PM: Let us in on how you write your lyrics. What’s that process like for you?

KB: There is not a standard way I do it. Inspiration is hard to put a thumb on; it just happens. Sometimes the process is very difficult and strenuous, when you kind of fight to get to that place of inspiration. Sometimes the song just comes, as if you’re receiving it and not really writing it. Sometimes it comes from really dark places, sometimes pretty bright places. Oftentimes, I’ll be in church. A lot of my albums take shape just sitting in the Sunday service when the pastor will say something that resonates with me. I’ll think, “Oh man, this has the beat.” Ultimately, we’re trying to be a voice for the heart of God. We’re trying to speak the things that He will want people to hear.

PM: That’s great. You’ve said, “The only way to deal with an unfree world is to become so absolutely free that your very existence is an act of rebellion.” Tell us what freedom means to you.

KB: I think freedom is obedience to God in every aspect of life. Truly free people think, “How is this going to land on the ears of God, before the ears of man?” And they speak that way. They make decisions like that, and they enjoy the fruit of godly character and faithfulness. There’s a whole world that this freedom affords you that, I think, ultimately is rooted in living for the direction of One.

PM: Amen. Tell us what inspired your latest album, Today We Rebel.

KB: What inspired the album was really wanting to give believers a renewed vision of their ultimate citizenship in Heaven—that above your ethnicity, your culture, your nation, there is a priority to the Kingdom.

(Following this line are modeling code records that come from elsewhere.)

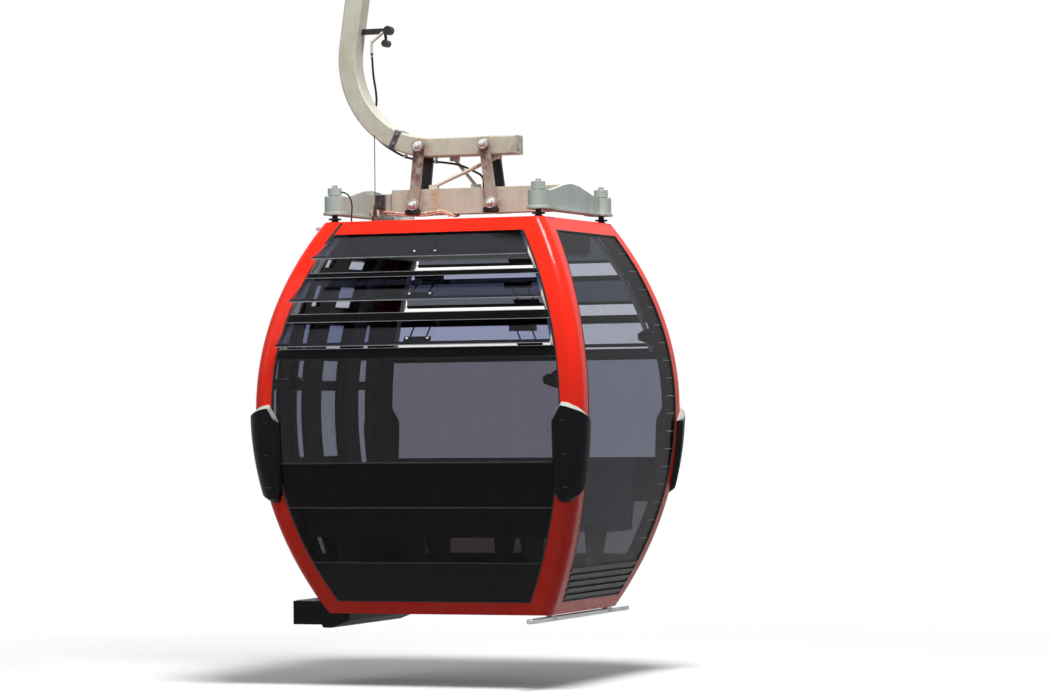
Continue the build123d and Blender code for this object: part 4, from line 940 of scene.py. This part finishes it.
def pot_hose(made):
    """The thin hose that bends down from the near left pot to the roof."""
    add_tube(made, smooth_path([at(*p) for p in HOSE_ROUTE]), 0.0045, 10)
    foot = Matrix.Translation(at(-0.541, -0.488, 2.2615))
    add_turned(made, foot, ((0.013, 0), (0.013, 0.008), (0.007, 0.014)), 18)


def aerial_foot(made):
    """The aerial's foot and the coil of its spring."""
    place = Matrix.Translation(at(AERIAL_X, AERIAL_Y, ROOF_TOP))
    foot = ((0.030, -0.001), (0.030, 0.004), (0.0225, 0.007), (0.0225, 0.050), (0.017, 0.062))
    add_turned(made, place, foot, 28)
    coil = []
    for i in range(COIL_TURNS * COIL_STEPS):
        turn = 2 * pi * i / COIL_STEPS
        x, y = AERIAL_X + 0.0085 * cos(turn), AERIAL_Y + 0.0085 * sin(turn)
        coil.append(at(x, y, 2.326 + 0.0095 * i / COIL_STEPS))
    add_tube(made, coil, 0.0024, 6)


def roof_lead(made):
    """The lead from the aerial along the low edge of the beam, with a thinner one beside it."""
    path = smooth_path([at(*p) for p in LEAD_ROUTE], 10)
    add_tube(made, path, 0.0065, 10)
    twin = [p + Vector((0.0, -0.002, -0.0115 - 0.002 * sin(0.21 * i))) for i, p in enumerate(path[30:96])]
    add_tube(made, twin, 0.0052, 8)


def roof_lead_ties(made):
    """Ties and a pale terminal block that hold the lead to the beam."""
    for x, z in ((-0.430, 2.3335), (-0.245, 2.3295), (-0.165, 2.3375)):
        ring = ((0.0140, -0.003), (0.0160, -0.003), (0.0160, 0.003), (0.0140, 0.003))
        add_turned(made, linear_frame(at(x, -0.0690, z), Y_AXIS, X_AXIS), ring, 18, hollow=True)
    add_box(made, at(TERMINAL_X, TERMINAL_Y, 2.332), (0.045, 0.030, 0.054), 0.003)
    add_box(made, at(TERMINAL_X, TERMINAL_Y, 2.284), (0.020, 0.020, 0.048), 0.002)


cabin_pieces((
    (link_nuts, "bright_steel", "steel"),
    (link_stops, "rubber", "rubber_black"),
    (arm_collars, "dark_steel", "steel"),
    (lever_link, "cream_metal", "grey_paint"),
    (cable_clips, "steel", "steel"),
    (hub_plate, "cast_iron", "cast_grip"),
    (carrier_bolts, "steel", "steel"),
    (carrier_welds, "grey_paint", "grey_paint"),
    (finned_box, "dark_steel", "black_trim"),
    (pot_hose, "rubber", "rubber_black"),
    (aerial_foot, "rust_brown", "rubber_black"),
    (roof_lead, "lead_pink", "rubber_black"),
    (roof_lead_ties, "cream_metal", "grey_paint"),
))

# ---- cabin body ----

CARRIAGE_X = 0.788
CARRIAGE_BOLTS = 2.247
BENCH_TOP = 0.480
GUIDE_X, GUIDE_HEIGHT = 0.667, -0.023
# Columns: place, 1 or -1 for the side it stands on, root of its arm
WINDOW_UNITS = (
    ((0.748, -0.62, 1.335), 1, (0.975, -0.815, 1.370)),
    ((-0.838, -0.62, 1.335), -1, (-0.975, -0.815, 1.352)),
    ((0.850, 0.66, 1.595), 1, (0.935, 0.785, 1.600)),
)
UNIT_BODY = ((-0.036, -0.018), (0.039, -0.045), (0.036, 0.031), (-0.010, 0.038), (-0.040, 0.018))
UNIT_FIN = ((-0.006, 0.036), (0.036, 0.066), (0.036, 0.030))


def roof_edge_trim(made):
    """The gutter bead round the roof panel."""
    inset, corner = 0.044, 0.026
    height = ROOF_TOP + 0.001
    x = half_at(SIDE_WALL, inset, height) - corner
    y = half_at(END_WALL, inset, height) - corner
    run = []
    for quarter, (sx, sy) in enumerate(((1, 1), (-1, 1), (-1, -1), (1, -1))):
        for turn in steps(0.0, pi / 2, 6):
            angle = quarter * pi / 2 + turn
            run.append(at(sx * x + corner * cos(angle), sy * y + corner * sin(angle), height))
    add_tube(made, run, 0.0045, 8, closed=True)


def roof_ribs(made):
    """Pressed ribs that stiffen the roof panel."""
    for y in (-0.42, -0.32, -0.22, 0.22, 0.32, 0.42):
        add_box(made, at(0.0, y, ROOF_TOP + 0.0015), (0.98, 0.026, 0.006), 0.0028)


def sill_tread(made):
    """Anti-slip ribs on the door sill."""
    for x in steps(-0.918, -0.806, 8):
        add_box(made, at(x, 0.0, 0.0685), (0.006, 0.984, 0.005), 0.0018)


def guide_rail_fittings(made):
    """End plugs and bolts of the guide rail."""
    for end in SIDES:
        plug = facing(at(GUIDE_X, end * 0.783, GUIDE_HEIGHT), Y_AXIS * end)
        add_turned(made, plug, ((0.012, -0.001), (0.012, 0.0005), (0.009, 0.0018)), 20)
        for offset in (-0.018, 0.018):
            spot = facing(at(GUIDE_X + 0.0225, end * 0.45 + offset, GUIDE_HEIGHT), X_AXIS)
            add_hex_bolt(made, spot, 0.010, 0.0045, washer=False)


def door_fittings(made, end):
    """Roller bolts on a leaf's carriage."""
    for y in (0.040, 0.094):
        add_hex_bolt(made, facing(at(-CARRIAGE_X, end * y, CARRIAGE_BOLTS), -X_AXIS), 0.015, 0.007)


def window_units(made):
    """The dark units on short arms inside three of the cabin's corners."""
    for (x, y, z), hand, root in WINDOW_UNITS:
        body = [at(x + hand * across, y, z + up) for across, up in UNIT_BODY]
        fin = [at(x + hand * across, y + 0.012, z + up) for across, up in UNIT_FIN]
        add_prism(made, body, Y_AXIS, 0.050)
        add_prism(made, fin, Y_AXIS, 0.006)
        add_tube(made, (at(x + hand * 0.030, y, z + 0.024), at(*root)), 0.008, 10)


def side_rungs(made):
    """The pale ticks down the rear edge of the side window."""
    for height in steps(0.405, 2.085, 17):
        x = half_at(SIDE_WALL, 0.0135, height)
        front = half_at(END_WALL, 0.245, height)
        back = half_at(END_WALL, PILLAR_ON_SIDE + 0.006, height)
        add_box(made, at(x, (front + back) / 2, height), (0.003, back - front, 0.0035), 0.0008)


def bench_slats(made, end):
    """The moulded seat channels and the front lip of a bench."""
    for y in steps(0.372, 0.660, 7):
        add_box(made, at(0.0, end * y, BENCH_TOP + 0.001), (1.46, 0.030, 0.008), 0.0035)
    add_tube(made, [at(x, end * 0.336, BENCH_TOP - 0.006) for x in (-0.738, 0.738)], 0.009, 12)
    for x in (-0.37, 0.0, 0.37):
        add_box(made, at(x, end * 0.52, BENCH_TOP + 0.004), (0.012, 0.30, 0.010), 0.003)


cabin_pieces((
    (roof_edge_trim, "rubber", "rubber_black"),
    (roof_ribs, "roof_paint", "roof_paint"),
    (sill_tread, "aluminium", "aluminium"),
    (guide_rail_fittings, "steel", "steel"),
    (window_units, "moulded_black", "black_trim"),
    (side_rungs, "cream_metal", "grey_paint"),
))
for place, end in ENDS:
    piece(f"door_fittings_{place}", "steel", f"door_{place}", "steel", door_fittings, end)
    piece(f"bench_slats_{place}", "bench_plastic", "cabin", "bench", bench_slats, end)

# ---- grip ----

SPRING_X, SPRING_Y, SPRING_RADIUS = -0.106, 0.146, 0.028
SPRING_LOW, SPRING_HIGH = 0.020, 0.092
SPRING_TURNS, SPRING_STEPS = 6, 28
JAW_PIN_END = 0.111
DRIVE_PLATE_LOW = 0.2015
CASTING_BOLTS = ((-0.130, -0.090), (-0.085, -0.090), (-0.130, -0.020), (-0.085, -0.055))
# Columns: body, middle x, axle y, axle z, radius, width, bore radius
AXLES = (
    ("running_wheel_front", -0.172, -0.185, -0.020, 0.062, 0.034, 0.017),
    ("running_wheel_rear", -0.172, 0.185, -0.020, 0.062, 0.034, 0.017),
    ("lever_roller", -0.223, 0.0, 0.138, 0.038, 0.026, 0.011),
)


def spring_coils(made):
    """The two round-wire springs under the lever's wings, each on its rod."""
    count = SPRING_TURNS * SPRING_STEPS
    for y in (-SPRING_Y, SPRING_Y):
        coil = []
        for i in range(count + 1):
            turn = 2 * pi * i / SPRING_STEPS
            height = SPRING_LOW + 0.005 + (SPRING_HIGH - SPRING_LOW - 0.010) * i / count
            coil.append(Vector((SPRING_X + SPRING_RADIUS * cos(turn), y + SPRING_RADIUS * sin(turn), height)))
        add_tube(made, coil, 0.0048, 10)
        rod = ((0.016, 0), (0.016, SPRING_HIGH - SPRING_LOW))
        add_turned(made, Matrix.Translation((SPRING_X, y, SPRING_LOW)), rod, 24)


def grip_bolts(made):
    """Bolts and the pin's end caps on the grip casting, and bolts under the drive plate."""
    for end in SIDES:
        pin_end = facing(Vector((-0.080, end * JAW_PIN_END, 0.062)), Y_AXIS * end)
        add_turned(made, pin_end, ((0.024, -0.001), (0.024, 0.004), (0.018, 0.008)), 28)
        for x, z in CASTING_BOLTS:
            add_hex_bolt(made, facing(Vector((x, end * 0.1795, z)), Y_AXIS * end), 0.018, 0.009)
    for y in (-0.24, -0.06, 0.06, 0.24):
        add_hex_bolt(made, facing(Vector((-0.056, y, DRIVE_PLATE_LOW)), -Z_AXIS), 0.016, 0.008)


def wheel_tyre(made, x, y, z, radius, width):
    """A wheel's tread band."""
    inner, outer = radius - 0.006, radius + 0.0004
    half = width * 0.34
    band = ((inner, -half), (outer, -half + 0.001), (outer, half - 0.001), (inner, half))
    add_turned(made, facing(Vector((x, y, z)), -X_AXIS), band, 48, hollow=True)


def wheel_bearing(made, x, y, z, radius, width, bore):
    """The bearing ring and its bolts on a wheel's outer face."""
    middle = facing(Vector((x - width / 2, y, z)), -X_AXIS)
    ring = ((bore + 0.003, -0.001), (bore + 0.003, 0.0030), (bore + 0.013, 0.0030), (bore + 0.014, -0.001))
    add_turned(made, middle, ring, 36, hollow=True)
    for offset in round_points((radius + bore + 0.013) / 2, 6):
        add_hex_bolt(made, middle @ Matrix.Translation(offset), 0.007, 0.0032, washer=False)


coils = piece("spring_coils", "bright_steel", "grip", "steel", spring_coils)
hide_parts("grip_springs")
piece("grip_bolts", "steel", "grip", "steel", grip_bolts)
for body, *axle in AXLES:
    piece(f"{body}_tyre", "tyre_band", body, "rubber_black", wheel_tyre, *axle[:-1])
    piece(f"{body}_bearing", "bright_steel", body, "steel", wheel_bearing, *axle)

# ---- light, floor and camera ----

FLOOR_DROP = 0.42
FLOOR_RADIUS = 60.0
FADE_START, FADE_END = 2.2, 6.0
CAMERA_PLACE = at(8.54983, -20.45256, 1.16694)
CAMERA_AIM = Vector((-0.37234511, 0.9279567, 0.0159835))
CAMERA_UP = Vector((0.01572033, -0.01091342, 0.99981687))
CAMERA_LENS = 129.166
CAMERA_SENSOR = 36.0
LAMP_AIM = at(0.0, 0.0, 1.2)
# Columns: name, place, size, power
LAMPS = (
    ("key", at(3.00, -3.60, 11.1), 3.0, 1750.0),
    ("fill", at(-8.0, -8.5, 6.5), 6.0, 230.0),
    ("rear", at(-3.0, 9.0, 5.0), 5.0, 250.0),
)
WHITE = (1.0, 1.0, 1.0)
SKY_COLOR = (0.93, 0.96, 1.0)
SKY_LIGHT = 0.19
FLOOR_COLOR = (0.86, 0.86, 0.86)
FLOOR_BOUNCE = (0.12, 0.12, 0.12)


def seen_straight(tree):
    """A factor of 1 for rays from the camera, off gloss and through glass, and the light path node."""
    path = node(tree, "LightPath")
    plain = calculate(tree, "MAXIMUM", path.outputs["Is Camera Ray"], path.outputs["Is Glossy Ray"])
    return calculate(tree, "MAXIMUM", plain, path.outputs["Is Transmission Ray"]), path


def mix_shaders(tree, factor, first, second):
    return node(tree, "MixShader", {0: factor, 1: first.outputs[0], 2: second.outputs[0]}).outputs[0]


def white_world():
    """A soft sky that the camera, gloss and glass see as a white backdrop."""
    world = bpy.data.worlds.new("backdrop_light")
    world.use_nodes = True
    tree = world.node_tree
    tree.nodes.clear()
    straight = seen_straight(tree)[0]
    soft = node(tree, "Background", {"Color": SKY_COLOR, "Strength": SKY_LIGHT})
    plain = node(tree, "Background", {"Color": WHITE, "Strength": 1.0})
    output = node(tree, "OutputWorld")
    tree.links.new(mix_shaders(tree, straight, soft, plain), output.inputs[0])
    bpy.context.scene.world = world


def pale_floor():
    """A floor that keeps the shadow near the object and fades into the backdrop."""
    mesh = bpy.data.meshes.new("studio_floor")
    made = bmesh.new()
    bmesh.ops.create_circle(made, cap_ends=True, segments=64, radius=FLOOR_RADIUS)
    made.to_mesh(mesh)
    made.free()
    floor = bpy.data.objects.new("studio_floor", mesh)
    floor.location = at(0.0, 0.0, -FLOOR_DROP)
    bpy.context.scene.collection.objects.link(floor)
    material, tree, shader = new_material("studio_floor", Roughness=0.9, Specular_IOR_Level=0.1)
    straight, path = seen_straight(tree)
    floor_color = blend_colors(tree, path.outputs["Is Diffuse Ray"], FLOOR_COLOR, FLOOR_BOUNCE)
    tree.links.new(floor_color, shader.inputs["Base Color"])
    far = ramp(tree, vector_math(tree, "LENGTH", object_place(tree)), FADE_START, FADE_END)
    white = node(tree, "Emission", {"Color": WHITE, "Strength": 1.0})
    mixed = mix_shaders(tree, calculate(tree, "MULTIPLY", far, straight), shader, white)
    output = next(n for n in tree.nodes if n.type == "OUTPUT_MATERIAL")
    tree.links.new(mixed, output.inputs[0])
    mesh.materials.append(material)


def lamps():
    """Soft square lamps turned towards the cabin."""
    for name, place, size, power in LAMPS:
        data = bpy.data.lights.new(name, "AREA")
        data.size = size
        data.energy = power
        lamp = bpy.data.objects.new(name, data)
        lamp.location = place
        lamp.rotation_euler = (LAMP_AIM - place).to_track_quat("-Z", "Y").to_euler()
        bpy.context.scene.collection.objects.link(lamp)


def camera():
    """The photograph's viewpoint."""
    data = bpy.data.cameras.new("camera")
    data.lens = CAMERA_LENS
    data.sensor_width = CAMERA_SENSOR
    data.clip_end = 200.0
    made = bpy.data.objects.new("camera", data)
    back = -CAMERA_AIM.normalized()
    right = CAMERA_UP.cross(back).normalized()
    up = back.cross(right)
    turn = Matrix((right, up, back)).transposed()
    made.matrix_world = Matrix.Translation(CAMERA_PLACE) @ turn.to_4x4()
    bpy.context.scene.collection.objects.link(made)
    bpy.context.scene.camera = made


white_world()
pale_floor()
lamps()
camera()
bpy.context.scene.view_settings.view_transform = "Standard"
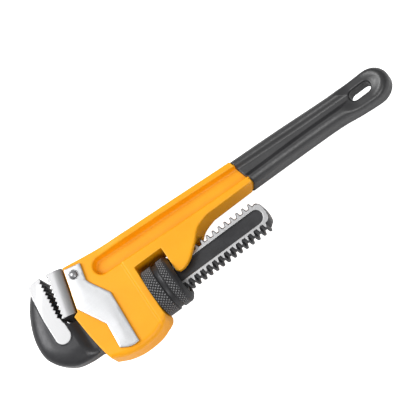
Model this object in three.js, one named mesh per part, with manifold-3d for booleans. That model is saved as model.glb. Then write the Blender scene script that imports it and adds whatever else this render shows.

It’s not America first, it’s not your race first, it’s not your politics first. It’s the Kingdom of God first. And I wanted to give a real vision of what Kingdom citizens look like. What I found is that, looking at Kingdom citizenship through the eyes of the world, it makes us look like rebels. We look like folks who are not conformed to the ways of this age. Since that’s the case, I leaned into that. That’s the idea of Today We Rebel.

PM: Do you have a favorite song on the album?

KB: “Art of Hope” is my favorite song because I love how powerful the grace of God is—the great redemption that’s in absolutely any situation.

PM: Amen. You said, “The older you get, the more aware you become of the human struggle and the struggle in your own heart.” When life is a struggle, how do you get through?

KB: Life has a way of slowing us down. One of the things we need to remember is that we cannot try to avoid situations that would force us to trust God. When you take risks, when you live sacrificially, when you keep a sort of radical nature about your faith, you’re forced to, in that moment, to have to trust God. I think one of the ways we avoid the “cooling” that life has on our faith is to keep the red-hot risk taking and put ourselves in situations where we have to trust God.

PM: Wow, that’s powerful. What word of encouragement would you give to those who may be afraid to stand up against what society says is okay?

KB: I would say, first, that your Christian faith is not identified by the politics that it agrees with, but by its love for one’s neighbor. I really want people to get away from this status quo, national Christian faith, and fall in love with something more consistent with the New Testament and the character of God. We are marked by love for one another and our love for our neighbor. That is Christianity. It is not political affiliations.

If loving your neighbor means that you love people that look like you, think like you, and act like you, it is not your neighbor that you love; it is yourself. The heart of the Gospel is a God who descends to Earth to love people who do not act like Him, do not think like Him. Yet, He engages them anyways. That is Christianity. That needs to be recovered for us, as it’s been under attack through the politicizing of faith, through the sort of colonizing roots that Christianity often has in European settlements. We are called to recover a Christianity that is rooted in love and compassion and a willingness to suffer for the good of others.